> _Problem_
The data below holds a line containing "The three.js and Blender code for this object continues." and a line containing "return swept(path, radius, 6)"; please quote exactly those two lines and every line between them, and nothing else.

> _Material for this exercise_
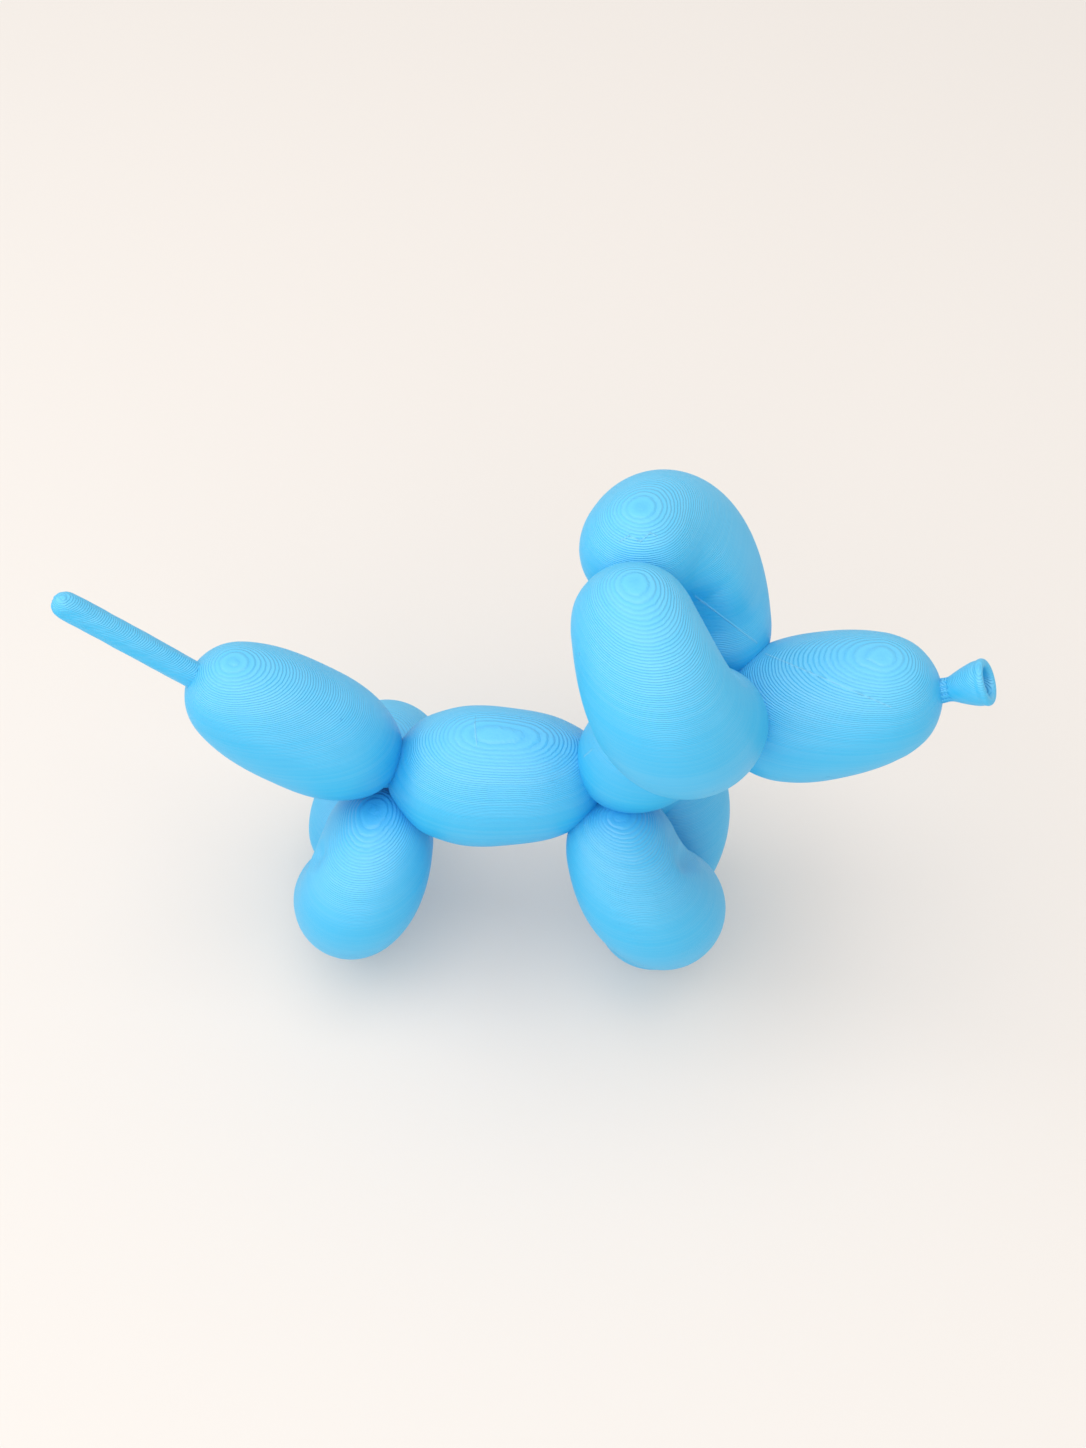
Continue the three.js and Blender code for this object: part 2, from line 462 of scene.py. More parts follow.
@dataclass(frozen=True)
class Spine:
    """The four balloons of the mirror plane: body, rump, neck and snout."""

    twists: Twists
    body: Balloon = Balloon(11.95, 9.95, 8.2, 3.4, -1.2)
    rump: Balloon = Balloon(10.95, 6.8, 9.2, 2.9, 0)
    neck: Balloon = Balloon(10.2, 7.7, 10.2, 2.3, 0)
    snout: Balloon = Balloon(11.9, 11.2, 10.4, 2.6, -0.5)
    steps: int = 14

    def body_line(self) -> Line:
        """Gives the body's line, from the rear twist to the front twist."""
        first = place_from(self.twists.rear, (10.1, 0, -0.8))
        return Line.straight(first, place_from(self.twists.front, (-9.9, 0, 0.5)))

    def rump_line(self) -> Line:
        """Gives the rump's line, up and back from the rear twist."""
        first = place_from(self.twists.rear, (-3.9, 0, 3.7))
        return Line.straight(first, place_from(self.twists.rear, (-23.8, 0, 17.2)))

    def neck_line(self) -> Line:
        """Gives the neck's line, from the front twist to the head twist."""
        first = place_from(self.twists.front, (0.4, 0, 5.6))
        return Line.straight(first, place_from(self.twists.head, (-8.4, 0, -3.8)))

    def snout_line(self) -> Line:
        """Gives the snout's line, forward from the head twist."""
        first = place_from(self.twists.head, (9.2, 0, 3.2))
        return Line.straight(first, place_from(self.twists.head, (23.4, 0, 8.8)))

    def build(self) -> list[bpy.types.Object]:
        """Models the four balloons.

        Returns:
            Their skins, the body first.
        """
        return [
            self.body.skin("body", self.body_line(), self.steps),
            self.rump.skin("rump", self.rump_line(), self.steps),
            self.neck.skin("neck", self.neck_line(), self.steps),
            self.snout.skin("snout", self.snout_line(), self.steps),
        ]


@dataclass(frozen=True)
class BentPair:
    """A bent balloon and its twin: two ears, or two legs.

    The bend's four places are given forward, outward and up from the twist. The folds are places
    on the near skin, and the swells are places on the far one.
    """

    name: str
    twist: Place
    bend: tuple[Place, Place, Place, Place]
    balloon: Balloon
    folds: tuple[Place, ...]
    swells: tuple[Place, ...] = ()
    sole_depth: float | None = None
    fold_depth: float = 1.1
    fold_reach: float = 3.6
    swell_height: float = 2.8
    swell_reach: float = 10.0
    steps: int = 18
    probes: int = 101
    rounds: int = 20

    def line(self) -> Line:
        """Gives the near balloon's line, a leg's let down until its sole is below the floor.

        Returns:
            The line.
        """
        places = [place_from(self.twist, away) for away in self.bend]
        if self.sole_depth is None:
            return Line(tuple(places))
        places[3].z = self.balloon.last_end - self.sole_depth
        shares = [probe / (self.probes - 1) for probe in range(self.probes)]
        for _ in range(self.rounds):
            line = Line(tuple(places))
            lowest = min(line.point(share).z - self.balloon.radius(share) for share in shares)
            places[3].z -= lowest + self.sole_depth
        return Line(tuple(places))

    def push(self, skin: bpy.types.Object, spots: tuple[Place, ...], outward: float, reach: float) -> None:
        """Moves a skin in or out at some spots, with a smooth falloff round each.

        Args:
            skin: The balloon's skin.
            spots: The places, of which each moves the nearest part of the skin.
            outward: How far it moves, negative for inward.
            reach: How far round the spot the skin moves along.
        """
        for place in spots:
            spot = Vector(place) * MM
            corner = min(skin.data.vertices, key=lambda vertex: (vertex.co - spot).length)
            step = corner.normal * outward * MM
            pick(skin)
            bpy.ops.object.mode_set(mode="EDIT")
            select_corners(range(corner.index, corner.index + 1))
            bpy.ops.transform.translate(
                value=step,
                use_proportional_edit=True,
                proportional_edit_falloff="SMOOTH",
                proportional_size=reach * MM,
            )
            bpy.ops.object.mode_set(mode="OBJECT")

    def build(self) -> list[bpy.types.Object]:
        """Models the near balloon, folded in its crook, and its twin on the far side.

        Returns:
            The two skins.
        """
        near = self.balloon.skin(f"near_{self.name}", self.line(), self.steps)
        far = mirrored_copy(near, f"far_{self.name}")
        self.push(near, self.folds, -self.fold_depth, self.fold_reach)
        self.push(far, self.swells, self.swell_height, self.swell_reach)
        return [near, far]


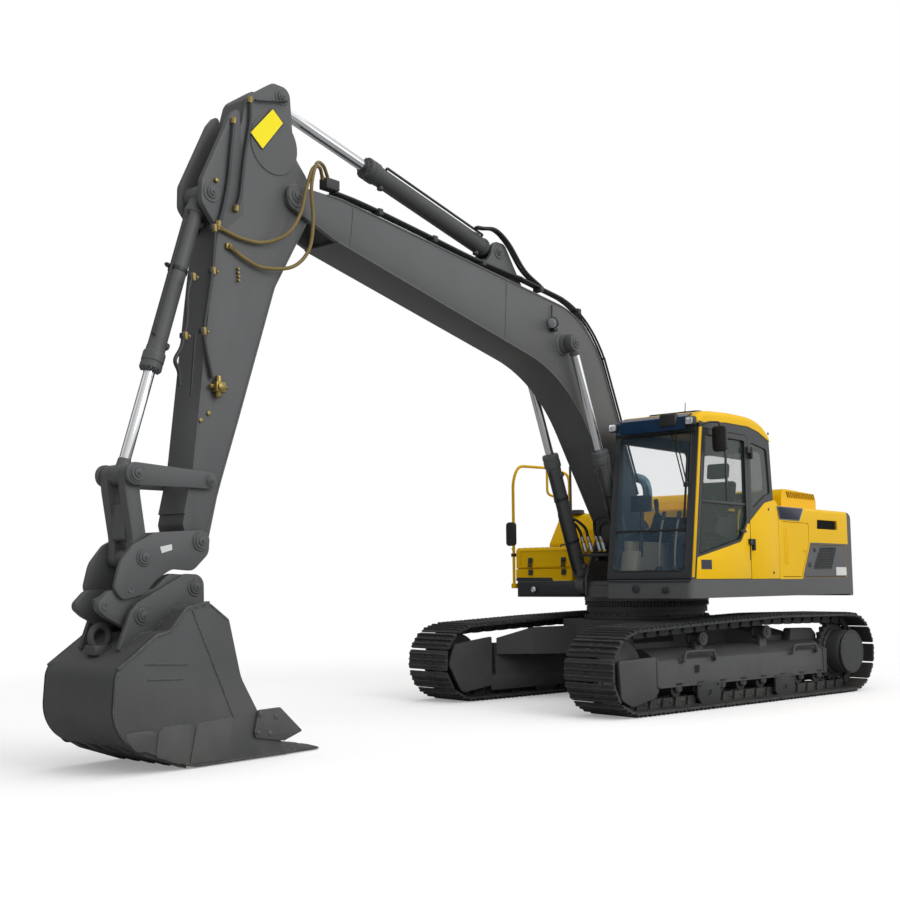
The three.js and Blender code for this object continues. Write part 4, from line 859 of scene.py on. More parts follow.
def collar(centre, face, outward, inner, outer, thick=14):
    # A raised ring of weld and casting round a pin.
    return turned((face, *centre), (outward, 0, 0), [(-3, outer + 6), (2, outer + 2), (thick - 4, outer),
        (thick, outer - 4), (thick, inner)], 40)


def pinned(pin, face, hand, outer, thick, out, radius, back=3):
    # A collar on a face and the pin's cap over it.
    return collar(pin, face - hand * back, hand, 30, outer, thick), pinCap(pin, face + hand * out, hand, radius)


def bead(path, radius=7):
    # A weld bead: a small six-sided line along its path.
    return swept(path, radius, 6)


def buildBoom():
    tipY, tipZ = gear["boomTip"]
    footY, footZ = gear["boomFoot"]
    corners = [(tipY - 95, tipZ + 95, 90), (-4900, tipZ + 95, 300), (-2432, 4150, 900), (-1232, 4006, 1700),
        (footY + 185, footZ + 60, 120), (footY + 175, footZ - 165, 160), (footY - 190, footZ - 165, 160),
        (footY - 250, footZ + 70, 200), (-1683, 3330, 1700), (-4945, 4063, 500), (tipY - 95, tipZ - 95, 90)]
    outline = rounded(corners, 3)
    half = gear["boomHalf"]
    web = plate(narrowed(outline, 5), half - 48, half - 7, "x", 3)
    parts = [moved(part, (mid, 0, 0)) for part in (web, acrossX(web))]
    core = rounded([(-5066, 4438), (-4900, 4440, 300), *corners[2:9], (-4945, 4070, 400), (-4870, 4060),
        (-5066, 4332)], 3)
    parts.append(plate(narrowed(core, 8), mid - half + 46, mid + half - 46, "x", 0))
    upper = rounded([(-5060, 4447), (-4900, 4447, 300), (-2432, 4150, 900), (-1232, 4006, 1700),
        (footY + 185, footZ + 60)], 3)[:-1]
    upper = np.concatenate([upper, [[footY + 40, footZ + 420]]])
    lower = rounded([(-4900, 4055), (-4945, 4063), (-1683, 3330, 1700), (footY - 250, footZ + 70)], 3)
    lower = np.concatenate([lower[1:-1], [[footY - 330, footZ + 200]]])
    parts += [band(upper, -1, half, 16), band(lower, 1, half, 16)]
    # ears for the stick cylinder, its base pin and the lift cylinders' bosses
    baseY, baseZ = gear["crowdBase"]
    ear = plate([(baseY - 350, 4165, 10), (baseY - 120, baseZ - 50, 80), (baseY - 85, baseZ + 95, 90),
        (baseY + 95, baseZ + 95, 90), (baseY + 430, 4105, 10), (baseY, 4090)], 63, 103, "x", 6)
    parts.append(onBoth(ear))
    for hand in (-1, 1):
        face = mid + hand * half
        parts += [turned((face - hand * 12, *gear["liftPin"]), (hand, 0, 0), [(0, 128), (14, 122), (22, 104), (56, 96),
            (68, 92), (68, 0)], 48), *pinned(gear["boomTip"], face, hand, 96, 12, 2, 58, 8),
            collar((baseY, baseZ), mid + hand * 103, hand, 30, 72, 10),
            pinCap((baseY, baseZ), mid + hand * 112, hand, 44)]
    parts.append(barX(gear["boomFoot"], 100, mid - half - 2, mid + half + 2, 4, 40))
    makePiece("boom_body", parts, greyPaint, "boom", stands=["boom"])

    seams = []
    for hand in (-1, 1):
        x = mid + hand * (half - 6)
        for y0, z0, y1, z1 in ((-2660, 4168, -2700, 3556), (-4760, 4400, -4800, 4040)):
            seams.append(bead(atX(x, between((y0, z0), (y1, z1), 40)), 5))
    makePiece("boom_weld_seams", seams, greyPaint, "boom")

    # three steel lines on each side of the boom's top with their clamps; they follow the back edge's curve, moved
    # out along its normal (dz, -dy) by the lines' stand
    spine = rounded([(footY + 185, footZ + 60), (-1232, 4006, 1700), (-2432, 4150, 900), (-3300, 4255)], 6)[:-1]
    spine[0] = spine[0] * 0.72 + spine[1] * 0.28
    run = unit(np.gradient(spine, axis=0))
    out = np.column_stack([run[:, 1], -run[:, 0]])
    stand = 100
    topLine = np.concatenate([spine + out * stand, [(-3100, 4300), (-3900, 4400), (-4600, 4482), (-4960, 4505)]])
    pipes, clamps = [], []
    for x in (118, -118, 150, -150, 182, -182):
        pipes.append(hose(atX(mid + x, topLine + [0, -10]), 12, 10))
    for y, z in ((-1420, 4070), (-2080, 4192), (-3000, 4286), (-3700, 4368), (-4420, 4455)):
        for hand in (-1, 1):
            clamps += [moved(block((hand * 150 - 52, hand * 150 + 52), (-26, 26), (-38, 20), 6), (mid, y, z)),
                bolt((mid + hand * 134, y, z + 19), (0, 0, 1), 8, 7), bolt((mid + hand * 166, y, z + 19), (0, 0, 1), 8,
                7)]
    makePiece("boom_pipes", pipes, cabBlack, "boom", smooth=60)
    # a work lamp on each side of the boom, on a small bracket, with its wire
    shells, lenses, wires = [], [], []
    for hand in (-1, 1):
        x = mid + hand * half
        shells += [block(sorted((x - hand * 4, x + hand * 46)), (-1960, -1890), (3770, 3806), 5),
            turned((x + hand * 60, -1975, 3850), (0, -0.94, -0.34), [(-30, 30), (0, 56), (34, 60), (40, 54)], 28)]
        lenses.append(turned((x + hand * 60, -2011, 3837), (0, -0.94, -0.34), [(-6, 52), (2, 52), (6, 44), (8, 0)],
            28))
        wires.append(hose([(x + hand * 8, -1925, 3800), (x + hand * 10, -1945, 3900), (x + hand * 6, -1932, 4040)], 7,
            8))
    makePiece("boom_lamp_shells", shells + wires, plastic, "boom")
    makePiece("boom_lamp_lenses", lenses, lampLens, "boom")
    makePiece("boom_pipe_clamps", clamps, castDark, "boom")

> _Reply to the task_
The three.js and Blender code for this object continues. Write part 4, from line 859 of scene.py on. More parts follow.
def collar(centre, face, outward, inner, outer, thick=14):
    # A raised ring of weld and casting round a pin.
    return turned((face, *centre), (outward, 0, 0), [(-3, outer + 6), (2, outer + 2), (thick - 4, outer),
        (thick, outer - 4), (thick, inner)], 40)


def pinned(pin, face, hand, outer, thick, out, radius, back=3):
    # A collar on a face and the pin's cap over it.
    return collar(pin, face - hand * back, hand, 30, outer, thick), pinCap(pin, face + hand * out, hand, radius)


def bead(path, radius=7):
    # A weld bead: a small six-sided line along its path.
    return swept(path, radius, 6)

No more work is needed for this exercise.